The sense is, that he must first make a confession of his faith in God, which is contained in Deuteronomy 6:4 and then he must obey his commands; so that they plainly considered this, as the first and greatest of all. These words are frequent in the mouths of the modern Jews, in proof of the unity of God, and against a plurality in the Deity; but the ancient ones, not only consider them as a good and sufficient proof, that there is but one God, but as expressive of a Trinity in the Godhead: with a view to this text they observe (t), that

"Jehovah, "our God, Jehovah"; these are, , "three degrees" (or persons) with respect to this sublime mystery, "in the beginning, God", or "Elohim, created", &c.''

And again (u),

"there is an unity which is called Jehovah the first, our God, Jehovah; behold! they are all one, and therefore called one: lo! these three names are as one; and although we call them one, and they are one; but by the revelation of the Holy Ghost it is made known, and they are by the sight of the eye to be known, that "these three are one", (see 1 John 5:7,) and this is the mystery of the voice that is heard; the voice is one; and there are three things, fire, and wind, and water, and they are all one, in the mystery of the voice, and they are not but one: so here, Jehovah, our God, Jehovah, these, , "three modes, forms", or "things", are one.''

Once more they (w) say,

"there are two, and one is joined to them, and they are three; and when they are three, they are one: these are the two names of hear, O Israel, which are Jehovah, Jehovah, and Elohenu, or our God, is joined unto them; and it is the seal of the ring of truth.''

To which I shall subjoin one passage more, where R. Eliezer is asking his father R. Simeon ben Jochai, why Jehovah is sometimes called Elohim, he replies (x), among other things;

"come see, there are "three degrees", (or persons,) and every degree is by itself; although they are all one, and bound together in one, and one is not separated from another.''

To believe this, is the first and chief commandment in the law, and is the principal article of the Christian faith; namely, to believe that there is one God, and that there are three persons, Father, Son, and Spirit, in the Godhead.

continued...

And Jesus answered him, The first of all the commandments is, Hear, O Israel; The Lord our God is one Lord:
EXEGETICAL (ORIGINAL LANGUAGES)
Mark 12:29. ἄκουε, Ἰσραήλ, etc.: this monotheistic preface to the great commandment is not given by Mt.

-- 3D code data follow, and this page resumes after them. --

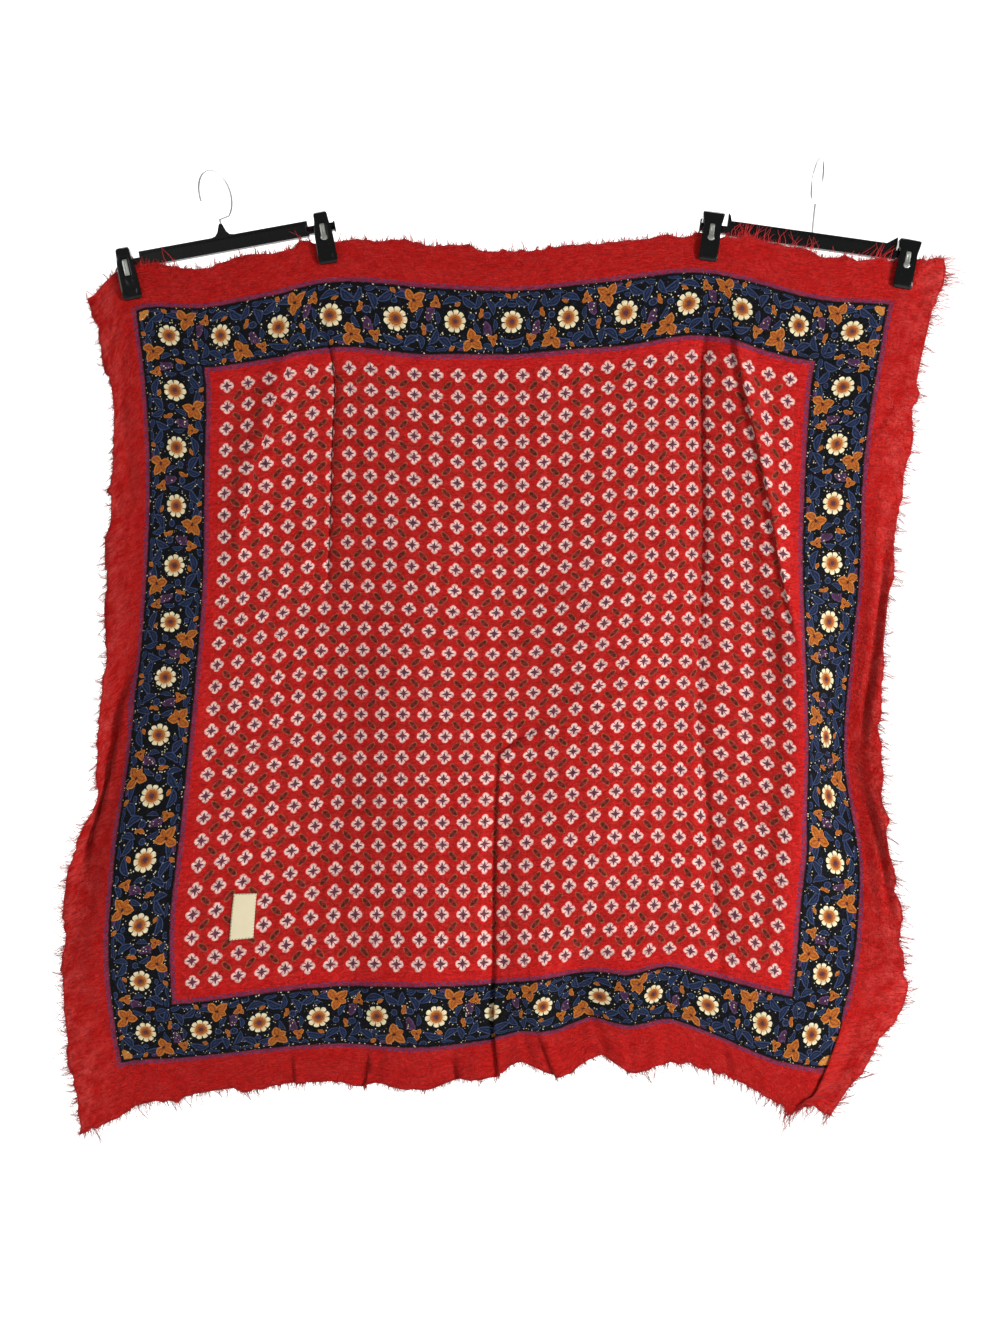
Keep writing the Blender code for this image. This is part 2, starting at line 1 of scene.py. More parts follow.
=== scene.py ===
import math
import random
from functools import partial

import bmesh
import bpy
import numpy as np
from mathutils import Matrix, Vector


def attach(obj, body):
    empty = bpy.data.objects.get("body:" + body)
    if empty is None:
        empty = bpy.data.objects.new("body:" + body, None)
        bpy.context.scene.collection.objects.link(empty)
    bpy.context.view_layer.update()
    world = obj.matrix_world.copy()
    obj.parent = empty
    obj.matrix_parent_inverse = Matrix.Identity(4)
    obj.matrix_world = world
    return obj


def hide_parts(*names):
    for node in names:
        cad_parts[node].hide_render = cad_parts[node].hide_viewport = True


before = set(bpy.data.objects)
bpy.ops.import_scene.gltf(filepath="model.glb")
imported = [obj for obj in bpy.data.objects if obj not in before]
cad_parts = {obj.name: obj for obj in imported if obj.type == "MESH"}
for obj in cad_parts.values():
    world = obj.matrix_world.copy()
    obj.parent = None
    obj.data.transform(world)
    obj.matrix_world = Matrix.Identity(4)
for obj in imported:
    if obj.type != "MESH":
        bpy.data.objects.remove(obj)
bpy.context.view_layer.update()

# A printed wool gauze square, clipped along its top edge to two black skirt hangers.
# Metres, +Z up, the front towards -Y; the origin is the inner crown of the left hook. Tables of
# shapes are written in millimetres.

# The flat square, as it was woven and printed
FLOWERS = 28
PITCH = 0.025
BAND = 0.070
MARGIN = 0.058
SIDE = (FLOWERS + 1) * PITCH + 2 * (BAND + MARGIN)
CLOTH_PLANE = -0.007
CLOTH_THICK = 0.0005
LINES_ACROSS, LINES_DOWN = 244, 200
FINE_ACROSS = ((0.236, 0.296), (0.480, 0.508), (0.702, 0.800), (0.905, 0.965))
FINE_SHARE = 0.9
FINE_SAMPLES = 6000

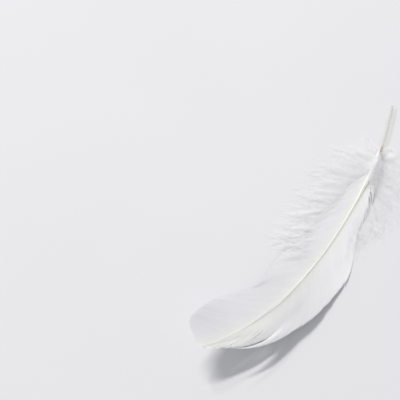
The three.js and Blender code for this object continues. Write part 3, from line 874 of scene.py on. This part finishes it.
def afterfeather_piece(name, material, rng):
    """Short down by the navel, part of which lies over the shaft."""
    share = np.linspace(0, 1, DOWN_POINTS)[None]
    each = (AFTER_BARBS, 1)
    foot = rng.uniform(*AFTER_FEET, each)
    out = rng.uniform(*AFTER_OUT, each)
    reach = rng.uniform(*AFTER_LENGTHS, each)
    along = foot + reach * share * (1 - 0.4 * np.abs(out))
    across = 0.5 * out + out * reach * 0.8 * share**1.3
    top = shaft_middle(foot) + read(SHAFT_HALF_HEIGHT, foot)
    z = top + AFTER_ABOVE * rng.uniform(0, 1, each) - AFTER_FALL * np.abs(out) * share
    along, z = wander(rng, along, z, share, AFTER_WANDER)
    centres = at(along, across, settled(z))
    return down_piece(
        name, centres, share, AFTER_BARE, AFTER_ROWS, AFTER_BARBULE, material, rng, AFTER_RUFFLE,
        AFTER_HALF_WIDTH,
    )


# ---------------------------------------------------------------- the feather

WHITE_VANE = vane_material("vane_white", (0.93, 0.925, 0.945, 1), (0.935, 0.935, 0.90, 1), 0.12)
WHITE_DOWN = down_material("down_white", (0.99, 0.99, 0.992, 1), 0.15)

shaft_piece(shaft_material(), np.random.default_rng(1))
vane_piece("trailing", "vane_trailing", WHITE_VANE, np.random.default_rng(2))
vane_piece("leading", "vane_leading", WHITE_VANE, np.random.default_rng(3))
locks_piece("trailing", "down_trailing", WHITE_DOWN, np.random.default_rng(4))
locks_piece("leading", "down_leading", WHITE_DOWN, np.random.default_rng(5))
loose_piece("trailing", "down_loose_trailing", WHITE_DOWN, np.random.default_rng(6))
loose_piece("leading", "down_loose_leading", WHITE_DOWN, np.random.default_rng(7))
afterfeather_piece("down_afterfeather", WHITE_DOWN, np.random.default_rng(8))

# ---------------------------------------------------------------- floor, light and camera

FLOOR_HALF = 6.0
FLOOR_CORNERS = [(-1, -1), (1, -1), (1, 1), (-1, 1)]
mesh = bpy.data.meshes.new("floor")
mesh.from_pydata([(x * FLOOR_HALF, y * FLOOR_HALF, 0) for x, y in FLOOR_CORNERS], [], [(0, 1, 2, 3)])
mesh.materials.append(floor_material())
floor = bpy.data.objects.new("floor", mesh)
bpy.context.scene.collection.objects.link(floor)

# The camera looks straight down. The picture's right and up in the row frame:
PICTURE_RIGHT = (-0.6505, 0.7595)
PICTURE_UP = (-0.7595, -0.6505)
PICTURE_CENTRE = (0.02257, -0.055668)
PICTURE_WIDTH = 0.2 # on the floor
LENS, SENSOR = 100.0, 36.0
CAMERA_HEIGHT = PICTURE_WIDTH * LENS / SENSOR

camera = bpy.data.cameras.new("camera")
camera.lens = LENS
camera.sensor_width = SENSOR
camera.clip_start = 0.01
camera.clip_end = 10
eye = bpy.data.objects.new("camera", camera)
eye.matrix_world = Matrix((
    (PICTURE_RIGHT[0], PICTURE_UP[0], 0, PICTURE_CENTRE[0]),
    (PICTURE_RIGHT[1], PICTURE_UP[1], 0, PICTURE_CENTRE[1]),
    (0, 0, 1, CAMERA_HEIGHT),
    (0, 0, 0, 1),
))
bpy.context.scene.collection.objects.link(eye)
bpy.context.scene.camera = eye

# The key light is wide and low: its shadows are soft sideways and crisp lengthways. A weak second one
# casts the faint shadow line past the key's.
LAMP_DISTANCE = 4.0
LAMPS = {
    # the way it casts on the floor in the row frame, elevation in degrees, width, height, power in watts
    "key": ((0.4234, 0.8893), 34, 1.8, 0.24, 146.0),
    "second": ((0.5120, 0.8590), 28, 0.2, 0.2, 26.0),
}
LAMP_COLOUR = (1.0, 0.985, 0.97)

for name, (cast, elevation, width, height, power) in LAMPS.items():
    light = bpy.data.lights.new(name, "AREA")
    light.shape = "ELLIPSE"
    light.size, light.size_y = width, height
    light.energy = power
    light.color = LAMP_COLOUR
    steep = math.radians(elevation)
    z_axis = np.array([-cast[0] * math.cos(steep), -cast[1] * math.cos(steep), math.sin(steep)])
    x_axis = unit(np.cross([0, 0, 1.0], z_axis))
    axes = np.stack([x_axis, np.cross(z_axis, x_axis), z_axis], 1)
    lamp = bpy.data.objects.new(name, light)
    lamp.matrix_world = Matrix.Translation(z_axis * LAMP_DISTANCE) @ Matrix(axes.tolist()).to_4x4()
    bpy.context.scene.collection.objects.link(lamp)

# the light from all round
SKY_COLOUR, SKY_STRENGTH = (0.95, 0.975, 1.0, 1), 0.535

world = bpy.data.worlds.new("studio")
world.use_nodes = True
background = world.node_tree.nodes["Background"]
background.inputs["Color"].default_value = SKY_COLOUR
background.inputs["Strength"].default_value = SKY_STRENGTH
bpy.context.scene.world = world
bpy.context.scene.view_settings.view_transform = "Standard"
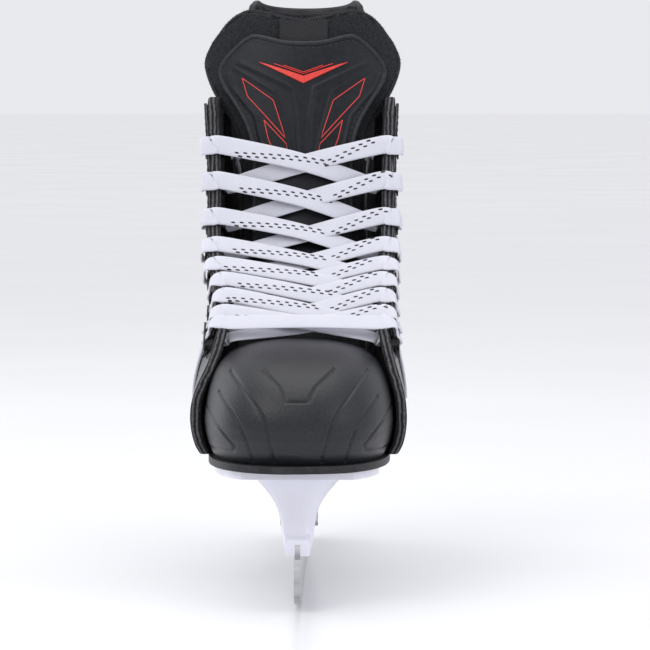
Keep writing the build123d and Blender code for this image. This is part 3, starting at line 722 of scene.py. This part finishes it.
def tendon_guard(m):
    """The guard and its cushion, as two shells above the boot's collar."""
    columns, rows = 61, 26
    hinge = at(GUARD_HINGE) * MM
    for name, node_name, grow, inset, thick, rounding, key, slot in (
            ("tendon_guard_shell", "tendon_guard", 0, 0, 4, 1.3, "guard", "guard_plastic"),
            ("tendon_cushion", "tendon_pad", -3, 4.2, 4.8, 1.9, "lining", "lining")):
        grid = np.zeros((columns, rows, 2))
        for i in range(columns):
            s = 2 * i / (columns - 1) - 1
            side = -1 if s < 0 else 1
            base, top = GUARD_BASE - min(grow, 0), GUARD_TOP + grow - 3.8 * (1 - abs(s) ** 2.2)
            for j in range(rows):
                z = base + (top - base) * (j / (rows - 1))
                grid[i, j] = (abs(s) * unroll(side, guard_edge(z, grow), z)[0], z)
        piece = shell(name, grid, wall_at(inset), thick, rounding, [m[key]] * 3)
        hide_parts(node_name)
        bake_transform(piece)


# ---- toe cap

CAP_MID, CAP_BASE, CAP_RISE, CAP_WIDTH = 74, 86, 37.5, 45.4
CAP_CUT, CAP_CUT_SLOPE = 68.7, 21.8 / 80  # d of the rear edge at z 140, and its lean
GROOVE_DEPTH, GROOVE_FADE = 0.7, 0.75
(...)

Possibly Mk. has added it by way of making the quotation complete, but more probably Jesus Himself quoted it to suggest that duty, like God, was one, in opposition to the prevailing habit of viewing duty as consisting in isolated precepts. Mt. compensates for the omission by preserving the reflection: “On these two commandments hangeth the whole law and the prophets”. In Mk. the bond of unity is God; in Mt. love.

29. And Jesus answered him] Pointing, it may be, to the Scribe’s tephillah, תפלה, the little leather box containing in one of its four divisions the Shema (Deuteronomy 6:4), which every pious Israelite repeated twice a day.

The first of all the commandments] The Saviour quotes the introduction to the ten Commandments (Deuteronomy 6:4-5) as the first command, not as forming one of the commandments, but as containing the principle of all.

Mark 12:29. Πρώτη πασῶν ἐντολή) This is a reading midway between extremes, and answers to Mark 12:28. The editions read πρώτη πασῶν τῶν ἐντολῶν, and so the Syr[3] Vers., as also Greek MSS.: however, for πασῶν, Al. Byz. Gehl. Mosc. Wo. 1, 2, and many others, have πάντων, though some of them retain πασῶν at Mark 12:28. πάντων has originated by an alliteration to [an assimilation of letters to those of] πρώτη, and ἐντολὴ, as in the same Al. ἀπὸ πάντων τῶν ἐντολῶν in Leviticus 4:13; Leviticus 4:27 [instead of the genuine reading, πασῶν]. Furthermore ἐντολὴ, not τῶν ἐντολῶν, is the reading of Al. Gehl., along with many MSS., and the same Nomin. case is defended by the Goth. and Lat. versions.[4]—[ἌΚΟΥΕ, hear) Even this word is a portion belonging to the first commandment.—V. g.]—Κύριος, the Lord) This is the foundation of the first commandment, nay, rather of all the commandments. The Subject of the proposition is, THE LORD our God: the Lord, I say (the God of all); the Predicate, = “is One (God)” [not as Engl. Vers., “The Lord our God is one Lord”]; comp. Mark 12:32, in order that the proper name employed twice [ΚυριοςΚύριος] may signify the two great revelations of Jehovah, of which the one embraced the Jewish people, the other the Gentiles also; comp. Psalm 72:18, where the proper name is put once, the appellative twice, “Jehovah God, the God of Israel” [Engl. Vers., The Lord God, the God of Israel], the position of the accents being the same as occurs also in 1 Chronicles 12:18, Peace, peace he unto thee! From this unity of God it flows as a consequence, that we owe the whole of our love to Him alone.

[3] yr. the Peschito Syriac Version: second cent.: publ. and corrected by Cureton, from MS. of fifth cent.

[4] Tisch. omits παντ. or πας. τῶν ἐντολῶν, and reads only ὅτι πρώτη ἐστίν, with BLΔ Memph. Lachm., ὅτι πρώτη πάντων [ἐντολὴ ἐστίν] with ACc Vulg. (save that c omits πάντων; A omits ἐστίν; C reads ἔστιν ἀυτὴ. Therefore he brackets ἐντολὴ ἐστίν). Dabc omit ὅτι, which is supported by AB Vulg. Dab also read πάντων πρώτη.—ED. and TRANSL.